Some trequartista qualities now appear in box-to-box midfielders. Players like Barella combine creative vision with relentless running. They might produce the decisive pass while also winning the ball back in their own half.

Serie A's Contemporary Picture

Italian football has been slower than others to abandon the traditional playmaker, reflecting cultural attachment to the position. But economics and results eventually drive change.

Dybala's journey illustrates the evolution. At Juventus, managers repeatedly tried to define his role—false nine, second striker, attacking midfielder, wide forward. His undoubted quality never quite fit systematic requirements. At Roma, he found a system willing to accommodate him, but even there, he presses more than the Dybala of five years prior.

Napoli under Spalletti showed modern interpretation. They played without a traditional number 10, but Kvara, Raspadori, and others shared the creative burden. The trequartista function persisted; the fixed position did not.
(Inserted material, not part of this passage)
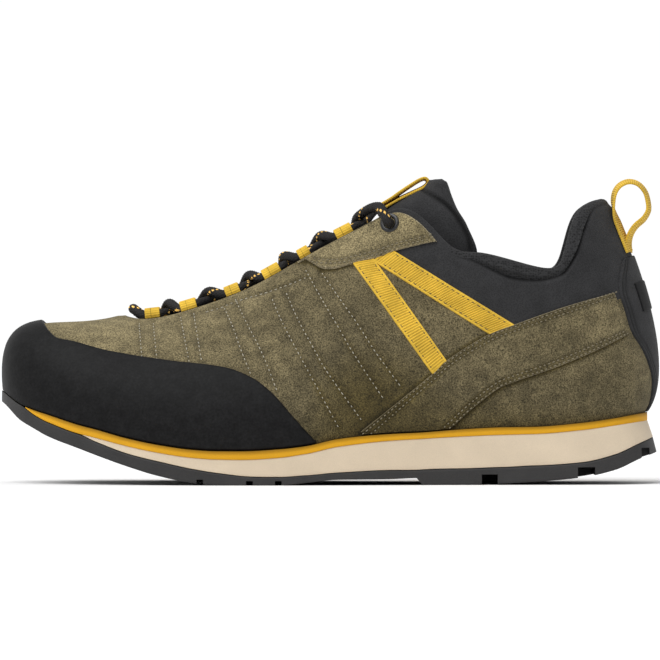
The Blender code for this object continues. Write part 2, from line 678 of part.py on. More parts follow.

Milan's scudetto came with a system rather than a star. Brahim Díaz or De Ketelaere played nominally as attacking midfielders, but their roles were more structured, more defined by team patterns than individual freedom.

Analytical Considerations

When analyzing Serie A matches, the evolution of the trequartista role offers useful frameworks:

Identify the creative hub. Every team needs a player who turns defense into attack, defense pressure into attacking opportunity. They may not wear number 10 or play the traditional position, but they fulfill the function.

Assess pressing structures. Teams accommodating classical playmakers have different pressing shapes. Understanding where they accept defensive compromises reveals opportunities and vulnerabilities.

Form depends on freedom. Players with trequartista qualities need confidence and tactical license to produce. When managers constrain them excessively, creativity diminishes even if defensive structure improves.

The ghost of the classic fantasista haunts Serie A still. The position's evolution reflects football's broader tactical journey—more systematic, more athletic, perhaps less romantic, but no less fascinating.